▸ **WHAT IS REQUIRED**
Reproduce exactly the opening lines of the listing, stopping after the line that contains "# clockwise as" and including it.

▸ **INFORMATION PROVIDED**
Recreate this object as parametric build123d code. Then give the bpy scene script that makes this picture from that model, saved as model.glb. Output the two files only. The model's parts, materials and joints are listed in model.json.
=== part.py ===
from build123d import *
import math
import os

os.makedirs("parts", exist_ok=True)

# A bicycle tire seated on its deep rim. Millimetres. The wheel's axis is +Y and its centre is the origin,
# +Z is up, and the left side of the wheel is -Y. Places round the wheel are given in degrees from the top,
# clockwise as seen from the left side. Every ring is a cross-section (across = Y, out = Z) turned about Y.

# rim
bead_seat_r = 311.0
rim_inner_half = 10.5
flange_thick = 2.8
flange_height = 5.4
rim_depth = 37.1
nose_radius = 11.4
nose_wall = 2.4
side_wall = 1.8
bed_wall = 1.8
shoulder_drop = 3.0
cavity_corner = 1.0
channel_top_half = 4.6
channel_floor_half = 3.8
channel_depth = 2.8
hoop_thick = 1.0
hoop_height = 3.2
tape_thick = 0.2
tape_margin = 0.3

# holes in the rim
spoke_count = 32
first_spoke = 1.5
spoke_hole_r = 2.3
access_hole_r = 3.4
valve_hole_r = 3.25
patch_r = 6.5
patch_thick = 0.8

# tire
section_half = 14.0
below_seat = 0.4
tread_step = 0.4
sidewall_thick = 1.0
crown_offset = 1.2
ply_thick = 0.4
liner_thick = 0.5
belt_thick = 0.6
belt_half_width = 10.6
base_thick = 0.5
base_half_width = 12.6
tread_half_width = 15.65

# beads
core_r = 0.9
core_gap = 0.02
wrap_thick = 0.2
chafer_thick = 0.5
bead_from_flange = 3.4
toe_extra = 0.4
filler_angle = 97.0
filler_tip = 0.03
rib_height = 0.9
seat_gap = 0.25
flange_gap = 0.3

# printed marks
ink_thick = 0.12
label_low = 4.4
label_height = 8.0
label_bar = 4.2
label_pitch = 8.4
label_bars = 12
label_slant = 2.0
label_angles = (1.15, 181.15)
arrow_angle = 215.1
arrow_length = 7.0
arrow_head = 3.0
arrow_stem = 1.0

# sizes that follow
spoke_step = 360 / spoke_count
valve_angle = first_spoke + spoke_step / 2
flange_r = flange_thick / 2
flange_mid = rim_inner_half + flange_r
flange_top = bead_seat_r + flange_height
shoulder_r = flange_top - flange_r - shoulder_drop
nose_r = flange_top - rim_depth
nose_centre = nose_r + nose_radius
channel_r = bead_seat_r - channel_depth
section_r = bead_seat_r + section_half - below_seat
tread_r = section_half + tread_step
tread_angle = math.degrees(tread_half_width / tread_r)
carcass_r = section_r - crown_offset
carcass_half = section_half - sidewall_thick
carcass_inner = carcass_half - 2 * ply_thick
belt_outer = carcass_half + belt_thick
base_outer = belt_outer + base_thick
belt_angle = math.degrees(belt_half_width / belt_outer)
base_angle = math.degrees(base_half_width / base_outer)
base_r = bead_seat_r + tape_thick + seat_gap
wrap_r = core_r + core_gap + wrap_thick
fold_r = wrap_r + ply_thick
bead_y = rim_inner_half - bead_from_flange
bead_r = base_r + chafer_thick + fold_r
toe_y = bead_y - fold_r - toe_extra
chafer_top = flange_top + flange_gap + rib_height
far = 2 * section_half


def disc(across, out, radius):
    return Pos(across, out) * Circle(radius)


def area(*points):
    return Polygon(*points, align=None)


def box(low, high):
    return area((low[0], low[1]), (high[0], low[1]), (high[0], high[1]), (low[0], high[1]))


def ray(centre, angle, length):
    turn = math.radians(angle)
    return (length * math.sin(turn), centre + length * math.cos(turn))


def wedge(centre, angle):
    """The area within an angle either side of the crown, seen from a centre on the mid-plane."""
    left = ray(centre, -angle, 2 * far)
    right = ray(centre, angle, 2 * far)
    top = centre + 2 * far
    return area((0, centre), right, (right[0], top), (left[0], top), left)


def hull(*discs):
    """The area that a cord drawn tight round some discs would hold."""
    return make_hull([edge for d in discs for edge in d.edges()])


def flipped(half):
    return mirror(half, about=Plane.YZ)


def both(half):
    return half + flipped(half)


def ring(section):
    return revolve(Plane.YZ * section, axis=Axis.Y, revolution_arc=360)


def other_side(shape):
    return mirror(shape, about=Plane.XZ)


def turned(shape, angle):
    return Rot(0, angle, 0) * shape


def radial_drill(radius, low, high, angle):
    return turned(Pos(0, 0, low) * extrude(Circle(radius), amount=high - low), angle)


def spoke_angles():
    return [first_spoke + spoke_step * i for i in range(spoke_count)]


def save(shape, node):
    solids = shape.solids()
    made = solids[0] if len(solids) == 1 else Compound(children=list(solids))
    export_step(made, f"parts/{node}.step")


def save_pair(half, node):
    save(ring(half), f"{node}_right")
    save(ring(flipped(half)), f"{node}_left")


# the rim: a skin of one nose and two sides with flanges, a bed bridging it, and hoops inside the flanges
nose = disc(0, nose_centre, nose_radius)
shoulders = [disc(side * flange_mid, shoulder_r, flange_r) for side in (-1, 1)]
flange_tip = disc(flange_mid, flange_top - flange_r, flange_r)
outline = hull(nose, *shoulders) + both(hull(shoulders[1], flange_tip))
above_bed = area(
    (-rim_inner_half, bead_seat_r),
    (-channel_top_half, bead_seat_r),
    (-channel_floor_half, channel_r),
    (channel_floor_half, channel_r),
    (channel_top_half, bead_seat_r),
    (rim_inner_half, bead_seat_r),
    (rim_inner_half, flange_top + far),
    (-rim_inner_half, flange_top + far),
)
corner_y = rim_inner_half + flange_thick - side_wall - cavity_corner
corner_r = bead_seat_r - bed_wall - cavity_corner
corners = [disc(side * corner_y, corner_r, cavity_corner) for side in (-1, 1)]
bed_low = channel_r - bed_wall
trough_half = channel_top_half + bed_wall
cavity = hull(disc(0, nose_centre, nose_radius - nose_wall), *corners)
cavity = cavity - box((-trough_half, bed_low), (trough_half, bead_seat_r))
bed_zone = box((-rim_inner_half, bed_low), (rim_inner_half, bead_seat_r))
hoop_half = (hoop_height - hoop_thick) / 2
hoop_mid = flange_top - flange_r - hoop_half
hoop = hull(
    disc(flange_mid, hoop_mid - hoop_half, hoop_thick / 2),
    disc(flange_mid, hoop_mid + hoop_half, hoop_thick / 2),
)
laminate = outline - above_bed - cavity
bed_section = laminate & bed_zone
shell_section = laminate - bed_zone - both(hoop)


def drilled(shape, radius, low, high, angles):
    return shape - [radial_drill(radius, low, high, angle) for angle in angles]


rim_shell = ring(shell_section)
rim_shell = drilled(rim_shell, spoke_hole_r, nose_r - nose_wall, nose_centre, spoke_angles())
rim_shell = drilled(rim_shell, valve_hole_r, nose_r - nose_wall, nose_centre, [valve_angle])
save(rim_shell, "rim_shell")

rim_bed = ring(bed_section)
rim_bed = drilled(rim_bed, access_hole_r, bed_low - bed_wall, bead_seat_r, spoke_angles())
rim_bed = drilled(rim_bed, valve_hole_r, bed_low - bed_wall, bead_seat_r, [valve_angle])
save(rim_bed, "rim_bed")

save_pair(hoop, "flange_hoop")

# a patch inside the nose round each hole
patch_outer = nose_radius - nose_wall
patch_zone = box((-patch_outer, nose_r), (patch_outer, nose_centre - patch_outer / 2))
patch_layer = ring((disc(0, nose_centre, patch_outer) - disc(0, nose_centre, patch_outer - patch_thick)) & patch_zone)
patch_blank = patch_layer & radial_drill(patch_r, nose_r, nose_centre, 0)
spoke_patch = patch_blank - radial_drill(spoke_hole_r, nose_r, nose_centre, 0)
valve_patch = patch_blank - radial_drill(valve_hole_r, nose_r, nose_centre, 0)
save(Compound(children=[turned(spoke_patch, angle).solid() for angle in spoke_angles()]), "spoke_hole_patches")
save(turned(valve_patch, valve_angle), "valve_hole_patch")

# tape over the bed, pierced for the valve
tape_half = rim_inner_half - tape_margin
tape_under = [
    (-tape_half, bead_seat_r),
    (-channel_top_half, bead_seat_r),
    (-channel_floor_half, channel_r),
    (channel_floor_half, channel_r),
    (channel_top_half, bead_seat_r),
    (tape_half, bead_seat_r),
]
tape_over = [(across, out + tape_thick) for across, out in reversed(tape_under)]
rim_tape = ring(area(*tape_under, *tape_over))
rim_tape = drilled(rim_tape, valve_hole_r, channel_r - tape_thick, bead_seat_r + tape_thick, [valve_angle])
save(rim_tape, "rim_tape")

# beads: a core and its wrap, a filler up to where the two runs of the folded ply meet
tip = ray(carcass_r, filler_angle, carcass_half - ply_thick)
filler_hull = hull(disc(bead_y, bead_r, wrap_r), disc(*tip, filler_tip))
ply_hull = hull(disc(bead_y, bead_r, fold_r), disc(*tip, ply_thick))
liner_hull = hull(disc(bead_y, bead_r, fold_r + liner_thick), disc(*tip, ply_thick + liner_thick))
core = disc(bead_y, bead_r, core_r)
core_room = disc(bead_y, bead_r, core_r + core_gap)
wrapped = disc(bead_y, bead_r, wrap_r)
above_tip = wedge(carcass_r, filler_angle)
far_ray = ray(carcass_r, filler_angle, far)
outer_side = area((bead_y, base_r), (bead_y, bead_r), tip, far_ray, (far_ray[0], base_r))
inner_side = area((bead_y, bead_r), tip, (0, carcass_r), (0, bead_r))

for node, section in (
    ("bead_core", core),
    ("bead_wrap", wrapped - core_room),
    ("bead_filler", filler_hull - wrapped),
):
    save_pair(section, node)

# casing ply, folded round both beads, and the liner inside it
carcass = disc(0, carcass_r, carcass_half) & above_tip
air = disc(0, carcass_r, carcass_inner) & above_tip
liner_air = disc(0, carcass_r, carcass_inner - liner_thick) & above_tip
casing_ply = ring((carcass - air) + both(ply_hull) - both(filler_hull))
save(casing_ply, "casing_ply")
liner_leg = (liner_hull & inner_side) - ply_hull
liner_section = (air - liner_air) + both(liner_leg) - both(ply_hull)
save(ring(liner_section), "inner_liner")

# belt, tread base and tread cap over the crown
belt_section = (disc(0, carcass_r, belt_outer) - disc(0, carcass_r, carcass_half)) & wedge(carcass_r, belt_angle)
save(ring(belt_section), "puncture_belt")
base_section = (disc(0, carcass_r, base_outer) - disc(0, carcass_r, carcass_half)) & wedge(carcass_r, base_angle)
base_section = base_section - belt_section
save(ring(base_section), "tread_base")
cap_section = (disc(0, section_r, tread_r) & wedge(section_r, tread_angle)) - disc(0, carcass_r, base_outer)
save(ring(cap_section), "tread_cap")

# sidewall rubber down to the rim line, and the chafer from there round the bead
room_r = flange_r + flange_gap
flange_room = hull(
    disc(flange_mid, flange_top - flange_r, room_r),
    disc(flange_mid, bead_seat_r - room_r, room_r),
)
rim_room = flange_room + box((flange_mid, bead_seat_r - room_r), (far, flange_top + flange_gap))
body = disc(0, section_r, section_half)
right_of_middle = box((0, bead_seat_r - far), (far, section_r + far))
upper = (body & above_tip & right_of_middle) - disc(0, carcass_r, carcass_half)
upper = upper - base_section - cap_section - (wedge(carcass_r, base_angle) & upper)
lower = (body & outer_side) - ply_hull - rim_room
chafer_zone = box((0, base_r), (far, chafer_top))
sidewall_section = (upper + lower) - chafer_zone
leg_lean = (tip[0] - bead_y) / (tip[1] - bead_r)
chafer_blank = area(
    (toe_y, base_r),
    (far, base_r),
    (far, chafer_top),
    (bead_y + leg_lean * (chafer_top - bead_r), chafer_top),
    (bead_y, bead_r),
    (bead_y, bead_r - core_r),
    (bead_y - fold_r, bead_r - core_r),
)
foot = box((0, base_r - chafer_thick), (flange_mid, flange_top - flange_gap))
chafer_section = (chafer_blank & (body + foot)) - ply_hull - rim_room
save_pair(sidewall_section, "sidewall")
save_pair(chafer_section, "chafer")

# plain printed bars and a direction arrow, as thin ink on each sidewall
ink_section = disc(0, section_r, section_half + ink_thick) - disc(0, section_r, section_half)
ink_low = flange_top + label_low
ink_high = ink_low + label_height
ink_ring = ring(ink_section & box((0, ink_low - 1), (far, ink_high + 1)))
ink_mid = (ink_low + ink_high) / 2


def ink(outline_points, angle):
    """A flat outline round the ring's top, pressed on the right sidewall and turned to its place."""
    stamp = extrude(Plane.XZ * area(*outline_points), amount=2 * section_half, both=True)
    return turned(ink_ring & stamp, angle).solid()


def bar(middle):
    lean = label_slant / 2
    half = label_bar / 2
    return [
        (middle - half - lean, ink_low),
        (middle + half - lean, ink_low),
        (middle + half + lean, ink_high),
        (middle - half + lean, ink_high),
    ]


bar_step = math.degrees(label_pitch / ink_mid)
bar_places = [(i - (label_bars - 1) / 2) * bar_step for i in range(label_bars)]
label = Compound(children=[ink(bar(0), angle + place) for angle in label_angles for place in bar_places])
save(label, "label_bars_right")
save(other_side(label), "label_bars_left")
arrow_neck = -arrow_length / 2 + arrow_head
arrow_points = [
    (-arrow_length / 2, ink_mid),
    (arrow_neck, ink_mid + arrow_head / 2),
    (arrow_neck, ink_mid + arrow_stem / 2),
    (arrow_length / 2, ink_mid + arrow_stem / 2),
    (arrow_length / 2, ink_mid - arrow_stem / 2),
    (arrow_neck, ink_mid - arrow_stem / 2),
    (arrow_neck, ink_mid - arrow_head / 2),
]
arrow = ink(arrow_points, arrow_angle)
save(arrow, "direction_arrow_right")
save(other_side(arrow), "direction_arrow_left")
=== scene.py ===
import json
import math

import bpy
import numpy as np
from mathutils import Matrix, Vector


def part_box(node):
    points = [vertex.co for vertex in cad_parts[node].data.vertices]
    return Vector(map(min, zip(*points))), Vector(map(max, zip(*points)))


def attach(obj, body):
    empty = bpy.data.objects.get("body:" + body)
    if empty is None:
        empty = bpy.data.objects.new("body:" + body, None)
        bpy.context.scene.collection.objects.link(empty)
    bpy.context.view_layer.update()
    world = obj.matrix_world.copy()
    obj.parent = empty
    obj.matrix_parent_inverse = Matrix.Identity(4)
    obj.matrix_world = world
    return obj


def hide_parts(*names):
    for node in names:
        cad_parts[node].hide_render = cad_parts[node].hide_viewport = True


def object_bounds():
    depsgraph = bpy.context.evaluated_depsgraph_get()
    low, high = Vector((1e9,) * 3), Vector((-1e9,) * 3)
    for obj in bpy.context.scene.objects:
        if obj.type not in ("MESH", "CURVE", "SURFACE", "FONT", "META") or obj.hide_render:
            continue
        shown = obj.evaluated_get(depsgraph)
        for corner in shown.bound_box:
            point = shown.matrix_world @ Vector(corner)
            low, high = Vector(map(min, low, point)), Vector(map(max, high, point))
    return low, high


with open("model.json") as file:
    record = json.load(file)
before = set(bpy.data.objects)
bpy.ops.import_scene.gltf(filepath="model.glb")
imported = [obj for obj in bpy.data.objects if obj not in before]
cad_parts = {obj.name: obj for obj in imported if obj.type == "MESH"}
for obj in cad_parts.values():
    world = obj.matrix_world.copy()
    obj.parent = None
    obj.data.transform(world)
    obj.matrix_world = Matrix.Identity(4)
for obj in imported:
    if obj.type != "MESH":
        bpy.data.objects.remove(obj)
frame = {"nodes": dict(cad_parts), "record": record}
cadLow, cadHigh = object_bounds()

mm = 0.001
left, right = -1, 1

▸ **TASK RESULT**
Recreate this object as parametric build123d code. Then give the bpy scene script that makes this picture from that model, saved as model.glb. Output the two files only. The model's parts, materials and joints are listed in model.json.
=== part.py ===
from build123d import *
import math
import os

os.makedirs("parts", exist_ok=True)

# A bicycle tire seated on its deep rim. Millimetres. The wheel's axis is +Y and its centre is the origin,
# +Z is up, and the left side of the wheel is -Y. Places round the wheel are given in degrees from the top,
# clockwise as seen from the left side. Every ring is a cross-section (across = Y, out = Z) turned about Y.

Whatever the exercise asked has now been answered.